Şehit yakınları ve gazilerle tanışmak, başkana teşekkür etmek amacıyla derneğe geçtiler. Burada 20-25 kişi vardı. Sohbet ettiler. “Neden konuştun?” diyenlere Mehmet Yarbay durumu şöyle anlattı:
“Elbette bulunduğumuz ortamda herkes şehitten, şehitlikten, acılarından, yaşadıklarından, öfkelerinden, kendisi gibi ‘damdan düşenlerin’ anlayacağı şeylerden bahsederek duygusal paylaşımlarda bulunuldu. Duygu ve düşüncelerin dile getirildiği sırada olanları bir kez daha hatırladık, bir insan olarak öfke patlaması yaşadık, duygusallaştık. Görüntüler izlendiğinde yüzümüzdeki ifadenin o an içimizde yaşananları ve ruh halini en iyi şekilde yansıttığı görülecektir.”

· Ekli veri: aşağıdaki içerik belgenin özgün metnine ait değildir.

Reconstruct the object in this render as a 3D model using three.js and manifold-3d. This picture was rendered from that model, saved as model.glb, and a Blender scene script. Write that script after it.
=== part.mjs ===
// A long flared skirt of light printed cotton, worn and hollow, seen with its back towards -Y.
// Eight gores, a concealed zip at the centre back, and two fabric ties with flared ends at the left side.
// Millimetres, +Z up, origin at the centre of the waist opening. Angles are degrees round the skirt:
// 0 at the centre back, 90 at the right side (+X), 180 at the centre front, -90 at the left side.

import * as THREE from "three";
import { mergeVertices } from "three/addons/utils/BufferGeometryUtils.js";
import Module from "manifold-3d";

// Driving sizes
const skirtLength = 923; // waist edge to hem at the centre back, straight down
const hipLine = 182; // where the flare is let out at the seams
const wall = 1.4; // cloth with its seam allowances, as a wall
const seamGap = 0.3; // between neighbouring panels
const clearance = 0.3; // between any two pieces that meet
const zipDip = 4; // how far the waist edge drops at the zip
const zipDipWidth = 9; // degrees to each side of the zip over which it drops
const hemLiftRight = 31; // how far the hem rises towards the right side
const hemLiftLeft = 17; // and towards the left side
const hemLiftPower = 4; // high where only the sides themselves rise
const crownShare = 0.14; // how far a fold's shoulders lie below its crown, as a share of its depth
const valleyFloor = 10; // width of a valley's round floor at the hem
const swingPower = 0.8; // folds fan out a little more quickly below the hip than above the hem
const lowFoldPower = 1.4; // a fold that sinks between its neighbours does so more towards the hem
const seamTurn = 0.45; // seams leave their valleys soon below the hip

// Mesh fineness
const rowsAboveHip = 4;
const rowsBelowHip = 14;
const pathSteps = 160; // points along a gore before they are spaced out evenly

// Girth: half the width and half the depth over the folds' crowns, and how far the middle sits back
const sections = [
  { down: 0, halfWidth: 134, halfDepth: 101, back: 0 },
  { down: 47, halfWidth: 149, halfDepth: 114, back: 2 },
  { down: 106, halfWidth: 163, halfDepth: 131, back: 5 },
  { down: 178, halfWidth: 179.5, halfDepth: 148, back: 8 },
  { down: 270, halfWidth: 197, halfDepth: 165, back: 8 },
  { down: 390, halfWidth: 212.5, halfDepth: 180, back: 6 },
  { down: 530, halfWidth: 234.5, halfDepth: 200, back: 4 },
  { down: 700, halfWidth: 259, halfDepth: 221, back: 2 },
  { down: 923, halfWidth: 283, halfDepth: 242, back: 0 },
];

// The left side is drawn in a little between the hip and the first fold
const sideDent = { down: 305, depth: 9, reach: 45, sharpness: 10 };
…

Dernek Başkanı, Osmaniye Belediye Başkanından randevu almıştı. Başkana, şehit Ali Alkan’ın bir fotoğrafını takdim etti. Kurmayı düşündükleri “Şehit Yüzbaşı Alkan Vakfı’ için destek de istedi.

HERKESTEN ÇOK ONUN HAKKI


Ankara’ya döndüğünde istirahatliydi. 16 Mayıs 2016’da ısrar üzerine idari tahkikat heyetine ifade vermesi isteniyordu. Mehmet Yarbay şaşırmıştı. Çünkü bir kardeşten daha yakın olan kardeşinin, silah arkadaşının kaybıyla ilgili olarak şehit yakınları ve gazilerle konuşması, bu tür dernekleri ziyaret etmesi, konu açıldığında duygu ve düşüncelerini dile getirmesinin doğal olduğunu, buna herkesten fazla hakkının olduğuna inanıyordu.

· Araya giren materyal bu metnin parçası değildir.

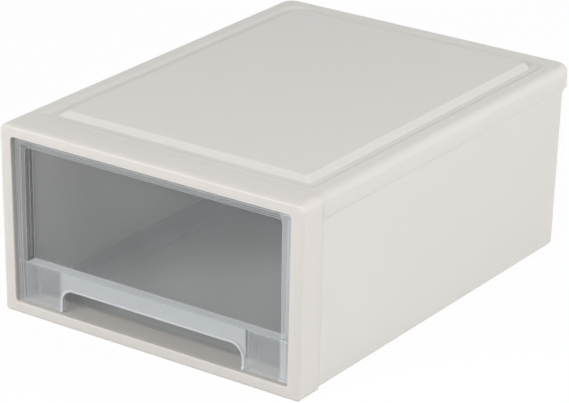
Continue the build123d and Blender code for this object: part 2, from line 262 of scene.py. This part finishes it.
def drawer_plastic(name):
    """Clear, faintly milky and bluish plastic: whiter in its thick front and seen edge-on, with painted light
    and shade on its edges and painted light on its lip, ledge and right end.
    """
    m = Nodes(name)
    colour = DRAWER_COLOUR
    cloud = m.span(m.noise(DRAWER_CYCLES["cloud"], 3.0, 0.55, (1, 0.4, 1)), 0.3, 0.7, 0.0, 1.0)
    base = m.mix(cloud, shade(colour, 0.985), shade(colour, 1.02))
    facing = m.add("ShaderNodeLayerWeight")
    facing.inputs["Blend"].default_value = 0.35
    grazing = m.span(facing.outputs["Facing"], 0.45, 1.0, 0.0, HAZE_GRAZING)
    edge = m.edges(DRAWER_EDGE)
    sideways = m.maths("ABSOLUTE", m.across, 0.0)
    plate = m.below(m.along, PLATE_BACK, 0.0005)
    structure = m.below(m.along, PULL_BACK, 0.001)
    # low front and the band under the pull: more haze, partly for the stacked walls there and partly painted
    # light that the plastic scatters into its shade
    low = m.maths("MULTIPLY", m.below(m.height, LEDGE_FOOT, 0.0004), plate)
    band = m.maths("MULTIPLY", low, m.below(sideways, PULL_HALF, 0.001))
    # the ledge's upper face: painted light from above, by making it nearly opaque
    ledge = m.maths("MULTIPLY", m.above(m.height, LEDGE_TOP[0], 0.0001), structure)
    ledge = m.maths("MULTIPLY", ledge, m.below(m.height, LEDGE_TOP[1], 0.0001))
    # the lip: a painted highlight along the finger pull's rim, by more haze and no edge shade
    lip = m.maths("MULTIPLY", m.below(m.height, LIP_TOP, 0.0002), m.below(m.along, LIP_FRONT, 0.0002))
    lip = m.maths("MULTIPLY", lip, m.below(sideways, PULL_HALF, 0.0003))
    # the drawer's right end: painted light where the light catches it, by more haze
    right = m.maths("MULTIPLY", m.above(m.across, WINDOW_HALF, 0.0004), structure)

    # painted shade: edges, and walls seen edge-on, are greyer than the faces, standing in for the light the
    # clear plastic bends away there, so they show on white as on dark
    painted_edge_shade = m.maths("MINIMUM", m.maths("ADD", edge, m.maths("MULTIPLY", grazing, 1.8)), 1.0)
    # the lip is kept out of the painted edge shade, so its painted highlight stays bright
    painted_edge_shade = m.maths("MULTIPLY", painted_edge_shade, m.maths("SUBTRACT", 1.0, lip))
    m.link(m.mix(painted_edge_shade, base, shade(colour, EDGE_SHADE)), m.shader.inputs["Base Color"])

    # haze: milkiness seen edge-on, plus the painted edge lines
    haze = m.maths("ADD", grazing, m.maths("MULTIPLY", edge, PAINTED_EDGE_HAZE))
    haze = m.maths("ADD", haze, m.span(cloud, 0.0, 1.0, *HAZE_BASE))
    # extra haze by zone: ledge, lip and right end are painted light, low front and band partly so
    zones = (
        (plate, HAZE_PLATE), (low, HAZE_LOW_WALLS_AND_LIGHT), (band, HAZE_BAND_WALLS_AND_LIGHT),
        (ledge, HAZE_LEDGE_LIGHT), (lip, HAZE_LIP_HIGHLIGHT), (right, HAZE_RIGHT_LIGHT),
    )
    for zone, amount in zones:
        haze = m.maths("ADD", haze, m.maths("MULTIPLY", zone, amount))
    m.link(m.maths("MINIMUM", haze, HAZE_MOST), m.shader.inputs["Alpha"])
    grain = m.noise(DRAWER_CYCLES["grain"], 2.0, 0.6)
    m.link(m.span(grain, 0.3, 0.7, 0.10, 0.20), m.shader.inputs["Roughness"])
    ripple = m.noise(DRAWER_CYCLES["ripple"], 1.0, 0.4)
    m.bump([(ripple, 0.15, 0.0006), (grain, 0.05, 0.00003)], EDGE_ROUNDING)
    m.set(IOR=1.5)
    return m.material


def dress(frame):
    """Each CAD node gets its material; all four shapes are shown as they are."""
    finishes = {
        "case_body": case_plastic("case_body_plastic", CASE_COLOUR, (1, 0.35, 1), SEAM_HEIGHT),
        "top_board": case_plastic("top_board_plastic", CASE_COLOUR, (0.6, 0.3, 1)),
        "front_frame": case_plastic("front_frame_plastic", FRAME_WARM_CAST_COLOUR, (1, 1, 0.5)),
        "drawer": drawer_plastic("drawer_plastic"),
    }
    for node, finish in finishes.items():
        slots = frame["nodes"][node].data.materials
        slots.clear()
        slots.append(finish)


# ---- Stage -----------------------------------------------------------------------------------------
def is_seen(tree):
    """1 on rays that show the background: straight, mirrored or refracted ones."""
    ray = tree.nodes.new("ShaderNodeLightPath")
    seen = ray.outputs["Is Camera Ray"]
    for name in ("Is Glossy Ray", "Is Transmission Ray"):
        either = tree.nodes.new("ShaderNodeMath")
        either.operation = "MAXIMUM"
        tree.links.new(seen, either.inputs[0])
        tree.links.new(ray.outputs[name], either.inputs[1])
        seen = either.outputs[0]
    return seen


def make_floor():
    """A wide pale floor: it lights the box as it is, and shows as white with the soft shadow kept."""
    half = FLOOR_SIZE / 2
    corners = [(-half, -half), (half, -half), (half, half), (-half, half)]
    mesh = bpy.data.meshes.new("floor")
    mesh.from_pydata([(x, y, -FLOOR_GAP) for x, y in corners], [], [(0, 1, 2, 3)])
    floor = bpy.data.objects.new("floor", mesh)
    bpy.context.scene.collection.objects.link(floor)
    m = Nodes("floor_white")
    m.set(Roughness=FLOOR_ROUGHNESS, Specular_IOR_Level=0.0)
    seen = is_seen(m.tree)
    m.link(m.mix(seen, FLOOR_COLOUR, WHITE), m.shader.inputs["Base Color"])
    white = m.add("ShaderNodeEmission")
    white.inputs["Color"].default_value = WHITE
    both = m.add("ShaderNodeMixShader")
    m.link(m.maths("MULTIPLY", seen, FLOOR_SHOWN_WHITE), both.inputs["Fac"])
    m.link(m.shader.outputs["BSDF"], both.inputs[1])
    m.link(white.outputs["Emission"], both.inputs[2])
    m.link(both.outputs["Shader"], m.output.inputs["Surface"])
    mesh.materials.append(m.material)


def make_world():
    """A pale sky, brighter at the sides than overhead, and plain white where it shows."""
    world = bpy.data.worlds.new("studio")
    world.use_nodes = True
    bpy.context.scene.world = world
    nodes, links = world.node_tree.nodes, world.node_tree.links
    nodes.clear()
    out = nodes.new("ShaderNodeOutputWorld")
    sky = nodes.new("ShaderNodeBackground")
    shown = nodes.new("ShaderNodeBackground")
    shown.inputs["Color"].default_value = WHITE
    direction = nodes.new("ShaderNodeTexCoord").outputs["Generated"]
    height = nodes.new("ShaderNodeSeparateXYZ")
    links.new(direction, height.inputs[0])
    level = nodes.new("ShaderNodeMapRange")
    level.interpolation_type = "SMOOTHSTEP"
    level.inputs["From Min"].default_value = SKY_SIDE_END
    level.inputs["From Max"].default_value = 1.0
    level.inputs["To Min"].default_value = SKY_SIDE
    level.inputs["To Max"].default_value = SKY_TOP
    links.new(height.outputs["Z"], level.inputs["Value"])
    links.new(level.outputs["Result"], sky.inputs["Strength"])
    sky.inputs["Color"].default_value = (*SKY_TINT, 1.0)
    mix = nodes.new("ShaderNodeMixShader")
    links.new(is_seen(world.node_tree), mix.inputs["Fac"])
    links.new(sky.outputs[0], mix.inputs[1])
    links.new(shown.outputs[0], mix.inputs[2])
    links.new(mix.outputs[0], out.inputs["Surface"])


def make_lamp(name, place, target, size, power):
    """A square soft box that shines from one point towards another."""
    lamp = bpy.data.lights.new(name, "AREA")
    lamp.size = size
    lamp.energy = power
    thing = bpy.data.objects.new(name, lamp)
    thing.location = place
    thing.rotation_mode = "QUATERNION"
    thing.rotation_quaternion = (Vector(target) - Vector(place)).to_track_quat("-Z", "Y")
    bpy.context.scene.collection.objects.link(thing)


def make_lights(centre):
    """Two soft boxes, one before the front and a larger one at the right side."""
    for name, (direction, distance, size, power) in (("front", FRONT_LAMP), ("right", RIGHT_LAMP)):
        make_lamp(name, centre + distance * Vector(direction).normalized(), centre, size, power)


def make_camera():
    """The photograph's viewpoint: yaw about Z, then pitch down, then roll about the view axis."""
    cos_yaw, sin_yaw = math.cos(CAMERA_YAW), math.sin(CAMERA_YAW)
    cos_pitch, sin_pitch = math.cos(CAMERA_PITCH), math.sin(CAMERA_PITCH)
    forward = Vector((-sin_yaw * cos_pitch, cos_yaw * cos_pitch, -sin_pitch))
    level_right = Vector((cos_yaw, sin_yaw, 0))
    level_up = level_right.cross(forward)
    right = math.cos(CAMERA_ROLL) * level_right + math.sin(CAMERA_ROLL) * level_up
    up = math.cos(CAMERA_ROLL) * level_up - math.sin(CAMERA_ROLL) * level_right
    data = bpy.data.cameras.new("camera")
    data.sensor_width = SENSOR_WIDTH
    data.lens = FOCAL_PIXELS / PHOTO_WIDTH * SENSOR_WIDTH
    camera = bpy.data.objects.new("camera", data)
    turn = Matrix((right, up, -forward)).transposed().to_4x4()
    camera.matrix_world = Matrix.Translation(CAMERA_PLACE) @ turn
    bpy.context.scene.collection.objects.link(camera)
    bpy.context.scene.camera = camera


frame, cad_box = start()
dress(frame)
make_floor()
make_world()
make_lights((Vector(cad_box[0]) + Vector(cad_box[1])) / 2)
make_camera()
bpy.context.scene.view_settings.view_transform = "Standard"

Sohbet sırasında orada gazeteci olduğunu bile bilmiyordu. Bulunduğu ruh hali, ortam, bulunma sebebi ve sıfatı dikkate alınmadan “ideolojik veya siyasi amaçlı faaliyetlere karışmak”la suçlanıyordu. O asla bunu kabul etmedi. Devletin ve Türk Silahlı Kuvvetlerinin itibarına zarar verecek nitelikte bir tutumu, davranışı veya ağır suç, disiplinsizlik oluşturan fiillerde bulunmak gibi bir kastı da olmamıştı.
Yarbay Mehmet Alkan, 30 Ağustos’ta emekliye ayrılmak için dilekçe verdi. Kardeşini kaybetmiş bir komutanın ağzından çıkan iki sözcüğe dayanarak onu TSK’dan ihraç etmeye ise biliyoruz ki hiçbir komutanın vicdanı elvermez... Ankara Barosu Başkanı Hakan Cunduran ve 40 avukat da onun gönüllü savunucuları arasında, haksızlığa uğramaması için direniyor.